Until the rewrite was sought, The History Makers was primarily a Eurocentric book. “But that’s how it’s been – as if Africa and the African American had been forgotten,” says Hakim Adi, professor of the history of Africa and the African diaspora at the University of Chichester. “It’s denigrating to the history of the world, and to black people in particular.”
To make amends, Cohen, who used to edit early Jeffrey Archer novels, has greatly expanded his chapter on the American civil war, including the story of Frederick Douglass, the escaped enslaved man who later wrote five volumes of historical memoirs. He has a completely new chapter, Who Tells Our Story, largely about black people in the US over the past two centuries, including the educationist Booker T Washington and WEB Du Bois, the sociologist, historian and leader of the Niagara movement, which sought equal rights.
Richard Cohen, author of the new book.
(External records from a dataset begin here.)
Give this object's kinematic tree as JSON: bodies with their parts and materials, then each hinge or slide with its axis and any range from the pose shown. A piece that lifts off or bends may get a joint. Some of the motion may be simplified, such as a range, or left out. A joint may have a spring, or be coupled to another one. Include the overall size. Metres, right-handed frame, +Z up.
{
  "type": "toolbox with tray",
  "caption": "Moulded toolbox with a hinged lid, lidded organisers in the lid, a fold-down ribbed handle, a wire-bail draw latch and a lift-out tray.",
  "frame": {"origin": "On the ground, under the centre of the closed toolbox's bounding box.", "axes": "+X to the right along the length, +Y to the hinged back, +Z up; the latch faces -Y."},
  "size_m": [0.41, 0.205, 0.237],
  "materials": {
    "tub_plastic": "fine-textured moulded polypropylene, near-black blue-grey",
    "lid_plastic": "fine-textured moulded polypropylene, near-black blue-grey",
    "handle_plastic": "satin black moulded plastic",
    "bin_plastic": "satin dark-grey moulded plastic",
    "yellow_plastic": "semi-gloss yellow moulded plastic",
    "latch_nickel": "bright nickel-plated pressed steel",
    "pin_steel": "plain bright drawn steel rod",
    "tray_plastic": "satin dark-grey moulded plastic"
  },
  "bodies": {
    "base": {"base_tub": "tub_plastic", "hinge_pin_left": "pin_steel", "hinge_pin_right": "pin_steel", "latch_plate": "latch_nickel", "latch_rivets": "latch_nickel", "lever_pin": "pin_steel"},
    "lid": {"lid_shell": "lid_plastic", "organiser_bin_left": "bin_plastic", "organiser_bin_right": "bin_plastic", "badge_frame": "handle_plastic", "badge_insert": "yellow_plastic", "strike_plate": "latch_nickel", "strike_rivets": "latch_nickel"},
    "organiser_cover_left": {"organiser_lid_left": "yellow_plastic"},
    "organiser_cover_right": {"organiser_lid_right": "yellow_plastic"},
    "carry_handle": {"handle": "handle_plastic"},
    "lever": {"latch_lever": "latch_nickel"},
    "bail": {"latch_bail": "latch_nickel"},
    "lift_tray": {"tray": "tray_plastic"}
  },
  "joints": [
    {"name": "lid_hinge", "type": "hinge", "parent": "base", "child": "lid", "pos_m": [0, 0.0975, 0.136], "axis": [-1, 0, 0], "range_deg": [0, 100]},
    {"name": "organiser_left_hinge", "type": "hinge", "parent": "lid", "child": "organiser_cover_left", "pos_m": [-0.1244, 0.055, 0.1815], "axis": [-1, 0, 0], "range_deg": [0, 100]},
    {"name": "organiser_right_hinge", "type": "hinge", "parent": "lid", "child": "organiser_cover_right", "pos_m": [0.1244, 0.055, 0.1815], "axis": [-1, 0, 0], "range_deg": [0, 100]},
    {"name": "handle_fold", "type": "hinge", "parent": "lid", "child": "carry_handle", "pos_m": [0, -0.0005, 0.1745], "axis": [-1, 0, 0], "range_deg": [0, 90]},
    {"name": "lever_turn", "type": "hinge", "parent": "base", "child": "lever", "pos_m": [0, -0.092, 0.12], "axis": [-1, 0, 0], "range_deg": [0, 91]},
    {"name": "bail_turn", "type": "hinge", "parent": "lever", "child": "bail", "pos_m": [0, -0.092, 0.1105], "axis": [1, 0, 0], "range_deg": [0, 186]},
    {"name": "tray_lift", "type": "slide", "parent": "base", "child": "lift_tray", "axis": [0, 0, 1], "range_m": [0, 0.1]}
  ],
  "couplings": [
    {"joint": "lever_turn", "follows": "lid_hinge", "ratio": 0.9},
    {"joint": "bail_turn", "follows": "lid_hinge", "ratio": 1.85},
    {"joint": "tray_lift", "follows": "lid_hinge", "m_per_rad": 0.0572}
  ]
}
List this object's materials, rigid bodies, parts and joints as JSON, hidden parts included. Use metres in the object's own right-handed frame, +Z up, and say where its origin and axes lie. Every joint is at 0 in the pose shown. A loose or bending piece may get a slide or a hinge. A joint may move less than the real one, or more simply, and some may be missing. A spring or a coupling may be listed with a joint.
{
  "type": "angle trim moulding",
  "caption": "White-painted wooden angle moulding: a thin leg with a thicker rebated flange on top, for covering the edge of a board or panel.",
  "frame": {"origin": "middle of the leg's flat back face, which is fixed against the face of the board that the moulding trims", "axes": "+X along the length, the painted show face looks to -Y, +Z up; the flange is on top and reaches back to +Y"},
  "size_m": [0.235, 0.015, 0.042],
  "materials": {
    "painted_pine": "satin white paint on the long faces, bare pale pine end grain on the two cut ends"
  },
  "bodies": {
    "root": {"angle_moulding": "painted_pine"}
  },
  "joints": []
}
Photograph: Woody Campbell/Simon & Schuster Publishing To counter criticism about the lack of African historians and writers, Cohen has added Leo Africanus, a Berber from the 16th century who wrote the histories of the Maghreb and Nile Valley. Some say this convert from Islam to Christianity was the inspiration for Shakespeare’s Othello .
From the more recent past, there is Henry Louis Gates, the influential American TV historian and author, who also rediscovered Our Nig written by Harriet Wilson, the first African-American female novelist; and Toni Morrison , whose books, such as Beloved about a family just after the Civil War, were often historical.
Even with its rewrite, Cohen’s book does not directly include the Windrush story, but examines the West Indies and England through the Trinidad-born CLR James’s book on cricket, Beyond a Boundary .
“In Britain, in particular, the history of black people has largely been seen in the context of imperial history and often falsehoods,” says Olusoga. “Black history has also been delegitimised, and deemed to be political or to do with grievances. There has been this determination to keep it marginalised.”
Cohen seems more assured on the influence of historical novelists including Alexandr Solzhenitsyn, whose One Day in the Life of Ivan Denisovich was essentially about his own experience inside the gulag, as well as British authors such as Mary Renault with her stories of Ancient Greece and CS Forester with his Hornblower heroics in the Napoleonic Wars.
Another chapter, Bad History, highlights some of the dubious “facts” penned by writers like Julius Caesar, who gave a very biased view of his own achievements, and Shakespeare, who is probably responsible for more inaccurate versions of historical personalities, particularly monarchs, than anybody else.